▶ _TASK GOAL_
Reproduce exactly the lines from the line with "More parts follow." through the line with "floor_plane.data.materials.append(floor_material)", both included, and no other lines.

▶ _SOURCE DATA_
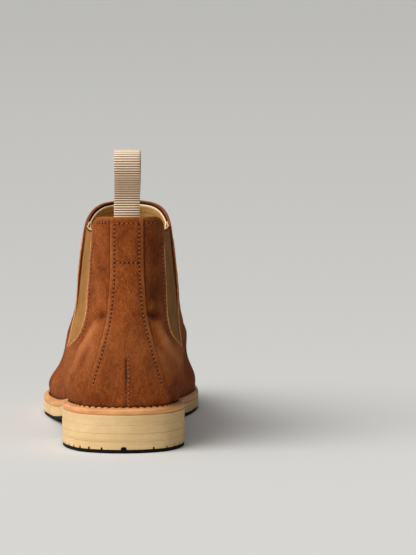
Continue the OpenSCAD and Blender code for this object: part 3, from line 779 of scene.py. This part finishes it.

...

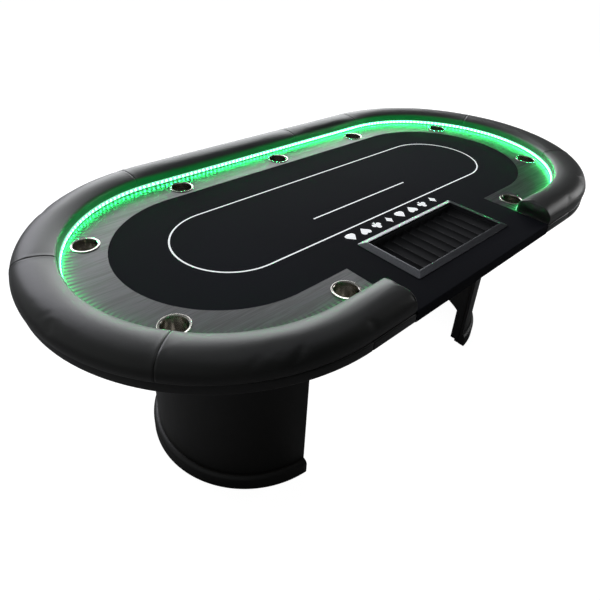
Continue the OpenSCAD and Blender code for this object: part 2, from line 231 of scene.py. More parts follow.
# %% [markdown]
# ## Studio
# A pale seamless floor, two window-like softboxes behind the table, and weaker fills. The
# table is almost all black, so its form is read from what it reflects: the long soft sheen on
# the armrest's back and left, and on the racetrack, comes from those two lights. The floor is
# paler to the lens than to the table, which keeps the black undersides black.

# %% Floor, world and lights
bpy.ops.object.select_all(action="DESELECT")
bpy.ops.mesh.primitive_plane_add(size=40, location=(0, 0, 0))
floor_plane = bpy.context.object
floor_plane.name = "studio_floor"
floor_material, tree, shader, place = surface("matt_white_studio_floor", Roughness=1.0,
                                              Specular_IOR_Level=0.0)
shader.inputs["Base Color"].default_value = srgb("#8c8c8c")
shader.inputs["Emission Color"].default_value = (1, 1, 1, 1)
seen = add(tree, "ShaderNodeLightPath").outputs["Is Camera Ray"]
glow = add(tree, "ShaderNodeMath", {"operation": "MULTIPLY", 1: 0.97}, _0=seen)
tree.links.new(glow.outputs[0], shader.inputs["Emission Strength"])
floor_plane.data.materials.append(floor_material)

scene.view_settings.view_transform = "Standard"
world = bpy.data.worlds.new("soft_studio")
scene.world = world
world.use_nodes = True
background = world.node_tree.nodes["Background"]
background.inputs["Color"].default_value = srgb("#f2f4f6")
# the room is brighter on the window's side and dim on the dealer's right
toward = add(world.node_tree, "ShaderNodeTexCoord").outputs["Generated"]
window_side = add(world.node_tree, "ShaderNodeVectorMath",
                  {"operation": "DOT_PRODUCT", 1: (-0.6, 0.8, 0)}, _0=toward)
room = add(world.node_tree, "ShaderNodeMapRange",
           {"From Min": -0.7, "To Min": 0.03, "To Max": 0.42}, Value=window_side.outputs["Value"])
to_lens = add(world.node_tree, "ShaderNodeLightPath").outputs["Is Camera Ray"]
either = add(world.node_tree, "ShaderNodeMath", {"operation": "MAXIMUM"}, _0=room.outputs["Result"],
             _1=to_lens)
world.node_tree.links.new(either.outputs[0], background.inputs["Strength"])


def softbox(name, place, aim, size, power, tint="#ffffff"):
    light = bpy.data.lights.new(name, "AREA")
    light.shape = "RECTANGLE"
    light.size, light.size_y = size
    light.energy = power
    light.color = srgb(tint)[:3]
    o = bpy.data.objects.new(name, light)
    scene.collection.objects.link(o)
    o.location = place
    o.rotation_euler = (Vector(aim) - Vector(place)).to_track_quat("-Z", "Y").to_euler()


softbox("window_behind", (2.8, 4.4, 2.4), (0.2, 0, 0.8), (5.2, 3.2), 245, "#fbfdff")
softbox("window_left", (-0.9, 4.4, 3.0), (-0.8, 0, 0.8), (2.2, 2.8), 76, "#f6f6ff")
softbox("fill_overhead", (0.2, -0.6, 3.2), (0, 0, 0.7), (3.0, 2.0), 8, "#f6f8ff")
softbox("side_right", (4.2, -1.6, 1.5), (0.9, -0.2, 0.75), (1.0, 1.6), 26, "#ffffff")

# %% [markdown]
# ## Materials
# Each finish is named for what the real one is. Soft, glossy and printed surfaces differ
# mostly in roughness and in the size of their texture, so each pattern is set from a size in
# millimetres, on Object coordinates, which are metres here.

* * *

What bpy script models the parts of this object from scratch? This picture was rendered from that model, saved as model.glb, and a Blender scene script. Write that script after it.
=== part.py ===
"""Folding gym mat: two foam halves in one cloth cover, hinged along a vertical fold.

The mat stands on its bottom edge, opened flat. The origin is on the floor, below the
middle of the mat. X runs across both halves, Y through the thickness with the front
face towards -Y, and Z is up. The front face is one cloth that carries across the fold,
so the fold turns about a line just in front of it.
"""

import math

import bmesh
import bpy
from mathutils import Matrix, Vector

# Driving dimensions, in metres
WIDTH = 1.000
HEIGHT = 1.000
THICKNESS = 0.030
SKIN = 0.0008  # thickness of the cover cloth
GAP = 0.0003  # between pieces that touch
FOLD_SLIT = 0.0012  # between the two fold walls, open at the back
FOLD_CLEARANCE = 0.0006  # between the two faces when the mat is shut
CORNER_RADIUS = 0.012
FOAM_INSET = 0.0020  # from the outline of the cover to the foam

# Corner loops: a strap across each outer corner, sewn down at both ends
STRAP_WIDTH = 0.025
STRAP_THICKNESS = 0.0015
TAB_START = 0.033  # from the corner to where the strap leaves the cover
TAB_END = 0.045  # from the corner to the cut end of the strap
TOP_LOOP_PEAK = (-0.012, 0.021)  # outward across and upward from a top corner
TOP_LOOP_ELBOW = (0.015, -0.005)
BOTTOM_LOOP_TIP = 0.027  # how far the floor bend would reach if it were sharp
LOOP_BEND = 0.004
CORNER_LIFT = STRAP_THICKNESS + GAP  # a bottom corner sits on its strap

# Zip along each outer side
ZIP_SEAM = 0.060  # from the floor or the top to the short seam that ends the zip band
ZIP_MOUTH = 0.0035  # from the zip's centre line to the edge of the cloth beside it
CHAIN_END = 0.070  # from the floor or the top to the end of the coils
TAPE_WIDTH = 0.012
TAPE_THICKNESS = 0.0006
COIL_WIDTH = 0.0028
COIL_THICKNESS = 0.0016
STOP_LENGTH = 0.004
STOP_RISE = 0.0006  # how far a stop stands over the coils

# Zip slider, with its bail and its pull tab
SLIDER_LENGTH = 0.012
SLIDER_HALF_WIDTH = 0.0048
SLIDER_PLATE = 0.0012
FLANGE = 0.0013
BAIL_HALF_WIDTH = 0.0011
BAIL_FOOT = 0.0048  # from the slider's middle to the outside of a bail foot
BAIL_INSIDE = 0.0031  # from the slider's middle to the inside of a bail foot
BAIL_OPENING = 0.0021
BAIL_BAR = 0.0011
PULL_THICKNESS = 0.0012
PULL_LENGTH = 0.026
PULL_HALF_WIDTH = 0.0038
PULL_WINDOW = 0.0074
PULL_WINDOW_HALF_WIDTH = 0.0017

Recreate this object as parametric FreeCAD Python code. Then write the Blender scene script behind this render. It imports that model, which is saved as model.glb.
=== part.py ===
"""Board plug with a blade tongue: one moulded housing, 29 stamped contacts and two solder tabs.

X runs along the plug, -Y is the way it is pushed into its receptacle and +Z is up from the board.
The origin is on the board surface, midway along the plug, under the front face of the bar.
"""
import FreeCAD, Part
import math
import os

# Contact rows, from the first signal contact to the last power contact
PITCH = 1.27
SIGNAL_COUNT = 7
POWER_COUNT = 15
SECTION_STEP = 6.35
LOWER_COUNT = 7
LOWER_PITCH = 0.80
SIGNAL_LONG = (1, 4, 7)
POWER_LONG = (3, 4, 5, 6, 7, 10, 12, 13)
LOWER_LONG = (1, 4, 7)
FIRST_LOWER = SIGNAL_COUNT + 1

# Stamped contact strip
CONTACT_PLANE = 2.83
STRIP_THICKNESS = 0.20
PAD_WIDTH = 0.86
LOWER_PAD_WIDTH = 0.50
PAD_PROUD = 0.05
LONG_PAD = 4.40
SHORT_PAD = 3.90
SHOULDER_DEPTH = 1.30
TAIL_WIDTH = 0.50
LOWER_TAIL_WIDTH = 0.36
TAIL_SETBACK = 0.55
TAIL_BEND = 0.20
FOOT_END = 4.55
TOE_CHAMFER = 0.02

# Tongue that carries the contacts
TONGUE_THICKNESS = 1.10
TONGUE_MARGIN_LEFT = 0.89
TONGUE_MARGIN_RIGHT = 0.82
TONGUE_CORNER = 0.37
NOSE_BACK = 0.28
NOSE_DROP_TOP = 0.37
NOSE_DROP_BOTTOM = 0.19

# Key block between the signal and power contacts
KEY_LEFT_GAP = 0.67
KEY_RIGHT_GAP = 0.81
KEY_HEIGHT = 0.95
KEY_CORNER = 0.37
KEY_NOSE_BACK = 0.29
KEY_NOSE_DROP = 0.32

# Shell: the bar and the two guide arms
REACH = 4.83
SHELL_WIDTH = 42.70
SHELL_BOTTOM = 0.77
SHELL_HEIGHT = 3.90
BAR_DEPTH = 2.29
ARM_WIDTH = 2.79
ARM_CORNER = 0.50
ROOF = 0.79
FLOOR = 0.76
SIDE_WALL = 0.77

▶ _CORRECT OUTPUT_
Continue the OpenSCAD and Blender code for this object: part 2, from line 231 of scene.py. More parts follow.
# %% [markdown]
# ## Studio
# A pale seamless floor, two window-like softboxes behind the table, and weaker fills. The
# table is almost all black, so its form is read from what it reflects: the long soft sheen on
# the armrest's back and left, and on the racetrack, comes from those two lights. The floor is
# paler to the lens than to the table, which keeps the black undersides black.

# %% Floor, world and lights
bpy.ops.object.select_all(action="DESELECT")
bpy.ops.mesh.primitive_plane_add(size=40, location=(0, 0, 0))
floor_plane = bpy.context.object
floor_plane.name = "studio_floor"
floor_material, tree, shader, place = surface("matt_white_studio_floor", Roughness=1.0,
                                              Specular_IOR_Level=0.0)
shader.inputs["Base Color"].default_value = srgb("#8c8c8c")
shader.inputs["Emission Color"].default_value = (1, 1, 1, 1)
seen = add(tree, "ShaderNodeLightPath").outputs["Is Camera Ray"]
glow = add(tree, "ShaderNodeMath", {"operation": "MULTIPLY", 1: 0.97}, _0=seen)
tree.links.new(glow.outputs[0], shader.inputs["Emission Strength"])
floor_plane.data.materials.append(floor_material)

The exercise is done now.